EXERCISE DETAILS
Repeat exactly the lines from the start of the entries below through the line containing "sheet_t = 0.28; // [0.2:0.01:0.32]". Omit the rest.

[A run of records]
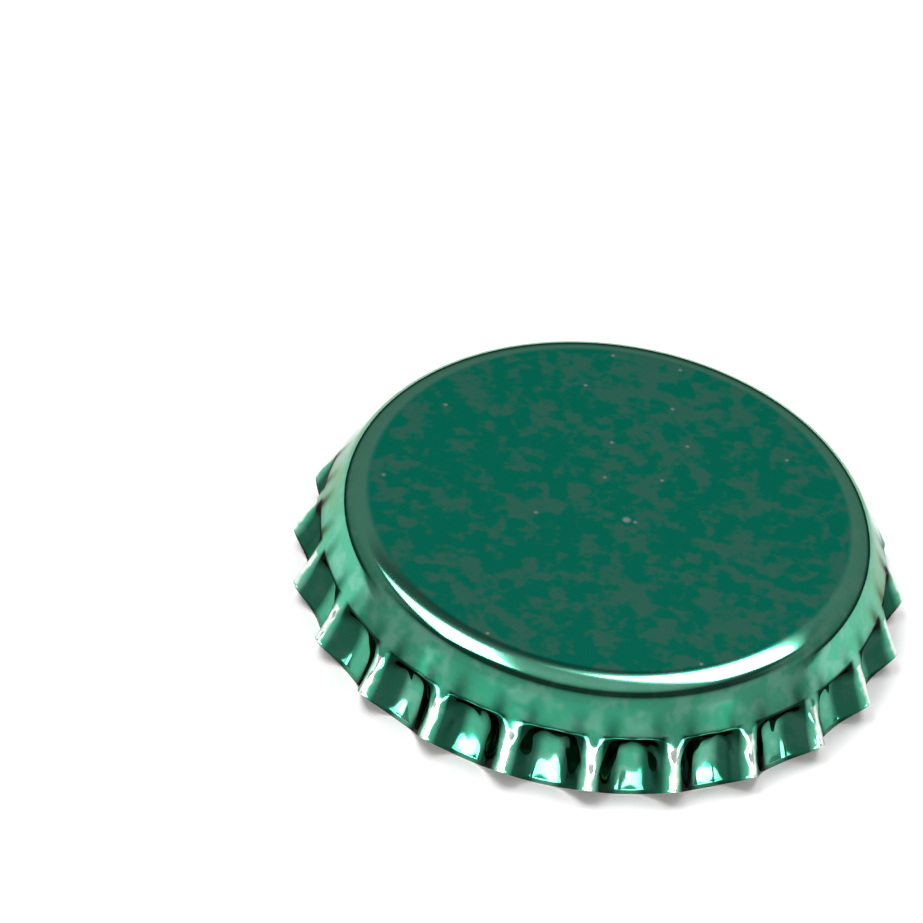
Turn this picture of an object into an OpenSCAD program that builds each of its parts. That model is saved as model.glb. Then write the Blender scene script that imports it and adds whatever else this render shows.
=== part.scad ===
// Crown bottle cap, 29 mm size: a fluted sheet-metal shell, a moulded liner
// and a moulded cup insert. Millimetres. The rim stands on z = 0, the panel
// is on top, and Z is the axis of the cap.

/* [Shell] */
// Height from the rim to the top of the panel
cap_h = 6.5; // [6:0.1:7.5]
// Outside diameter over the tips of the ridges
rim_d = 35.2; // [34.2:0.1:36.4]
// Diameter of the flat part of the panel
panel_flat_d = 27.6; // [26.8:0.1:28.4]
// Outside radius of the corner between panel and skirt
corner_r = 1.6; // [1.2:0.1:2]
// Thickness of the sheet
sheet_t = 0.28; // [0.2:0.01:0.32]

/* [Flutes] */
// Number of flutes round the skirt
flute_n = 23; // [20:1:26]
// Height above the rim at which the flutes begin
flute_top = 3.9; // [3.4:0.1:4.3]
// Height of the ridge tips above the valley bottoms
ridge_lift = 1.1; // [0.7:0.1:1.4]
// How far the ridge tips curve in from the line of the cone
ridge_turn = 0.12; // [0:0.02:0.2]
// Sharpness of the ridges, from round to keen
ridge_power = 2; // [1.4:0.1:2.6]
// Outside diameter across the bottoms of the valleys, at the rim
valley_d = 33; // [32.4:0.1:33.6]
// Angle at which a valley flares out from upright at the rim
valley_flare = 27; // [20:1:32]
// How far the flare holds up from the rim
flare_hold = 2.2; // [1.6:0.1:2.6]
// Pull that draws the head of a valley in from the cone
valley_pull = 1.3; // [0.9:0.1:1.5]
// Height of that pull above the rim
pull_h = 3.3; // [3:0.1:3.4]
// Angle of the first ridge about Z
first_ridge = -85.3; // [-180:0.1:180]

/* [Liner] */
// Depth of the liner, from the outside of the panel to its lip
liner_depth = 2.5; // [2.2:0.1:2.8]
// Thickness of the liner
liner_t = 0.45; // [0.3:0.01:0.5]
// Diameter of the bead that forms the lip
lip_d = 0.56; // [0.4:0.02:0.64]
// How far the bead stands in from the wall of the liner
lip_proud = 0.36; // [0.2:0.02:0.4]
// Clearance between the liner and the curved wall of the shell
liner_gap = 0.05; // [0.05:0.01:0.08]

/* [Cup insert] */
// Height of the insert from its seat to its mouth
cup_h = 3; // [2.6:0.1:3.4]
// Outside diameter of the base flange
cup_flange_d = 21.8; // [21.4:0.1:22.4]
// Thickness of the base flange
cup_flange_t = 0.5; // [0.35:0.05:0.8]
// Outside diameter of the wall where it leaves the flange
cup_wall_d = 21.1; // [20.9:0.1:21.2]
// Outside diameter of the mouth
cup_mouth_d = 20; // [19.6:0.1:20.2]
// Height of the narrower band below the mouth
cup_band_h = 1; // [0.7:0.1:1.4]
// Width of the step under that band
cup_step_w = 0.35; // [0.2:0.05:0.4]
// Width of the flat land round the mouth
cup_land_w = 0.8; // [0.5:0.1:1.1]
// Radius on both edges of the land
cup_edge_r = 0.2; // [0.1:0.05:0.25]
// Wall thickness of the bowl and of the outer wall
cup_wall_t = 0.6; // [0.45:0.05:0.7]
// Thickness of the bowl floor
cup_floor_t = 0.35; // [0.3:0.05:0.5]
// Diameter of the bowl floor
bowl_floor_d = 9.1; // [8.6:0.1:9.6]

/* [Bowl floor marks] */
// Diameter of the large ring on the bowl floor, to its middle
big_ring_d = 6.8; // [6.2:0.1:7.2]
// Diameter of the small ring round the centre, to its middle
small_ring_d = 2.7; // [2.2:0.1:3.2]
// Width of the rings and the spokes
mark_w = 0.3; // [0.2:0.05:0.4]
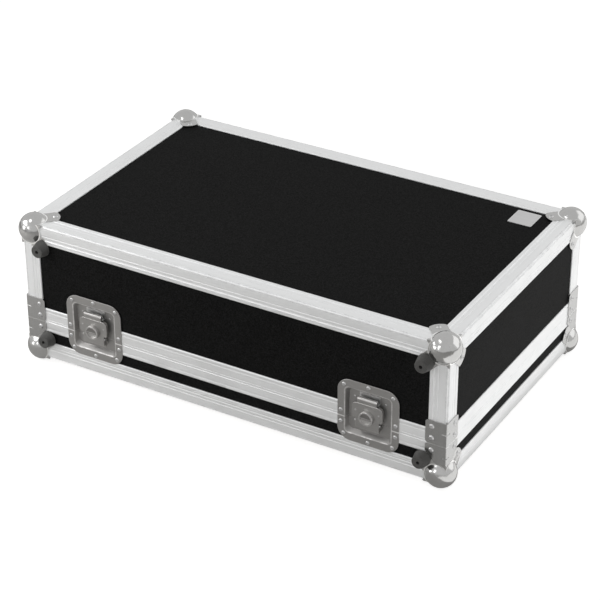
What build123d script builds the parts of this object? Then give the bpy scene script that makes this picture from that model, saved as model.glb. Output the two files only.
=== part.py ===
from build123d import *
import os
from math import cos, radians, sin, sqrt

# Flight case for a lighting controller: shallow base, deep hinged lid. Millimetres, +Z up.
# Origin: centre of the whole outline in plan, on the floor under the four lower ball corners.
# The front wall, with the two latches and the feet, looks towards -Y.
os.makedirs("parts", exist_ok=True)

# Case
case_width = 740.0
case_depth = 458.0
case_height = 237.0
split_height = 67.0
panel_thickness = 7.0
cut_out_corner = 8.0

# Aluminium edging and closure
skin = 1.5
flange = 30.0
inner_leg = 12.0
edge_round = 2.0
mitre_gap = 0.2
lip_width = 7.0
lip_height = 0.7
lip_valley = 0.2
groove_centres = (16.0, 21.5)
groove_depth = 0.4
groove_half_width = 0.9
hairline_inset = 3.5
hairline_half_width = 0.4
hairline_depth = 0.3
band_below = 18.4
band_above = 24.4
band_lip = 4.4
band_lip_height = 0.55
band_web = 2.5
band_groove_rise = 4.0
parting_chamfer = 0.8
tongue_inset = 3.5
tongue_width = 3.0
tongue_height = 3.0
tongue_clearance = 0.5
seat_clearance = 0.2
seat_height = 3.0

# Ball corners
corner_sheet = 1.6
dome_radius = 24.3
dome_inset = 13.1
dome_flange = 1.4
dome_blend = 1.0
wing_tip = 7.6
wing_width = 27.0
wing_end_radius = 23.0
wing_corner = 4.0
tab_length = 35.5
tab_root = 24.0
tab_root_width = 9.0
tab_neck = 29.0
tab_neck_width = 6.5
tab_tip_width = 1.2

# Corner braces
brace_sheet = 1.6
brace_width = 33.5
brace_above = 40.0
brace_below = 36.5
brace_taper_start = 14.0
brace_gap = 0.5
brace_snip = 3.0
brace_rivet_inset = 23.5
brace_rivets_above = (29.5, 10.0)
brace_rivets_below = (-11.0,)
brace_dart_above = 21.0
brace_dart_below = -19.5
brace_dart_length = 8.5
brace_dart_width = 1.5
brace_dart_depth = 0.8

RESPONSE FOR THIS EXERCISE
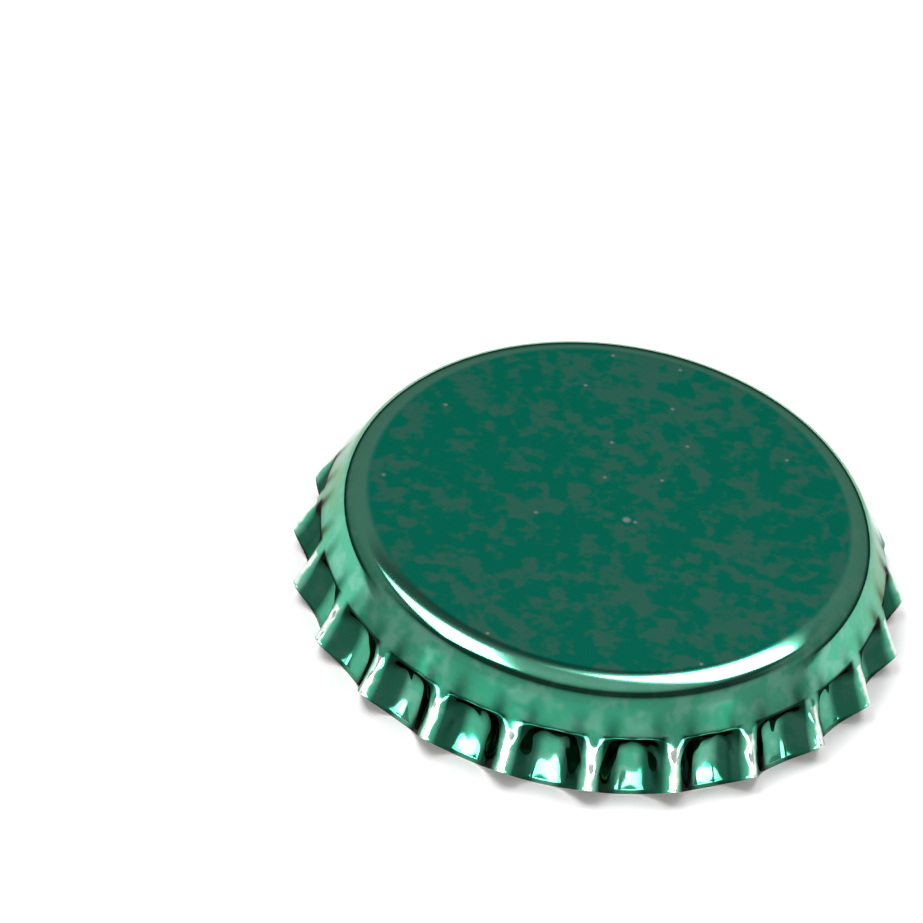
Turn this picture of an object into an OpenSCAD program that builds each of its parts. That model is saved as model.glb. Then write the Blender scene script that imports it and adds whatever else this render shows.
=== part.scad ===
// Crown bottle cap, 29 mm size: a fluted sheet-metal shell, a moulded liner
// and a moulded cup insert. Millimetres. The rim stands on z = 0, the panel
// is on top, and Z is the axis of the cap.

/* [Shell] */
// Height from the rim to the top of the panel
cap_h = 6.5; // [6:0.1:7.5]
// Outside diameter over the tips of the ridges
rim_d = 35.2; // [34.2:0.1:36.4]
// Diameter of the flat part of the panel
panel_flat_d = 27.6; // [26.8:0.1:28.4]
// Outside radius of the corner between panel and skirt
corner_r = 1.6; // [1.2:0.1:2]
// Thickness of the sheet
sheet_t = 0.28; // [0.2:0.01:0.32]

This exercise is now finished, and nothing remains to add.